Lock Up the Gore Girls! Leonardo DiCaprio came out of the political closet last month and announced he is a passionate supporter of Al Gore. He told Time magazine that he was even thinking about joining the Gore campaign. Perhaps he would do well as an environmental advisor. Mr. "No Controlling Legal Authority" no doubt could use advice from a young heartthrob with ideas such as these: "I shouldn’t be eating hamburgers, because the methane gas cows release is the No.1 contributor to the destruction of the ozone layer; and the No. 1 reason they destroy the rainforest is to make grazing ground for cattle. So it’s very ironic that I eat beef, being the environmentalist that I am. But then again, if I ordered the tuna sandwich, I would be promoting the fact that they have large tuna nets that capture innocent little dolphins."

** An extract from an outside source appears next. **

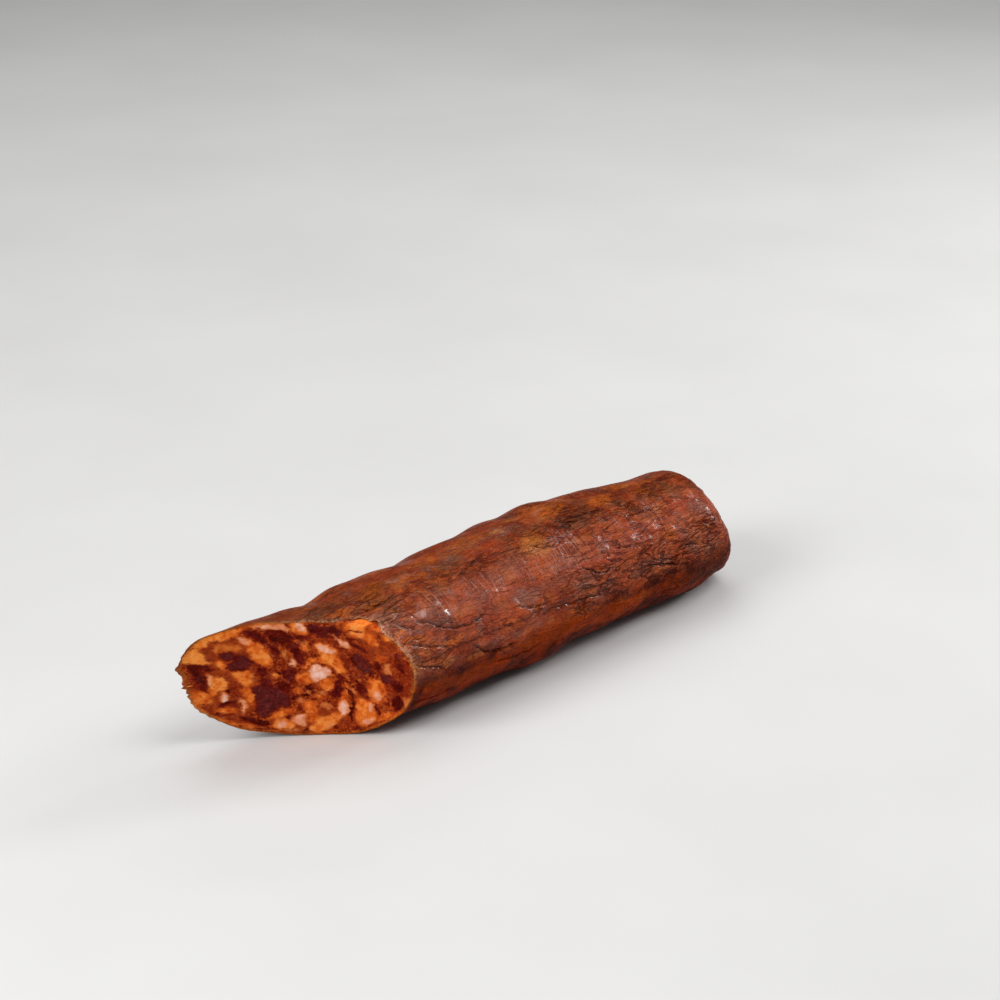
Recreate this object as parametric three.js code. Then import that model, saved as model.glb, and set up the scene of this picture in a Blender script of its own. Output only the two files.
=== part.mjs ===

Hey, Leo, One More Thing! Now that he’s brought it up, perhaps Leo can clear up a little question that has puzzled us for some time. While we are touched by the sincerity of animal rights activists who have such problems with dolphins’ getting caught in nets designed to catch tuna, we have often wondered about the selective compassion. After all, what about the tuna?
Breath Mint, Anyone? Is life on the campaign trail beginning to frazzle the normally cool Veep? The Washington Post reported some odd behavior recently from Al. "Reporters have been complaining about Gore’s lack of accessibility, to no avail. After one such request, the vice president sent a couple of reporters a note with two Altoids mints enclosed (significance unclear). When protesters heckled Gore in Oakland, he agreed to meet with them, saying, ‘Let’s hear it for the First Amendment’–but refused to allow a reporter to sit in."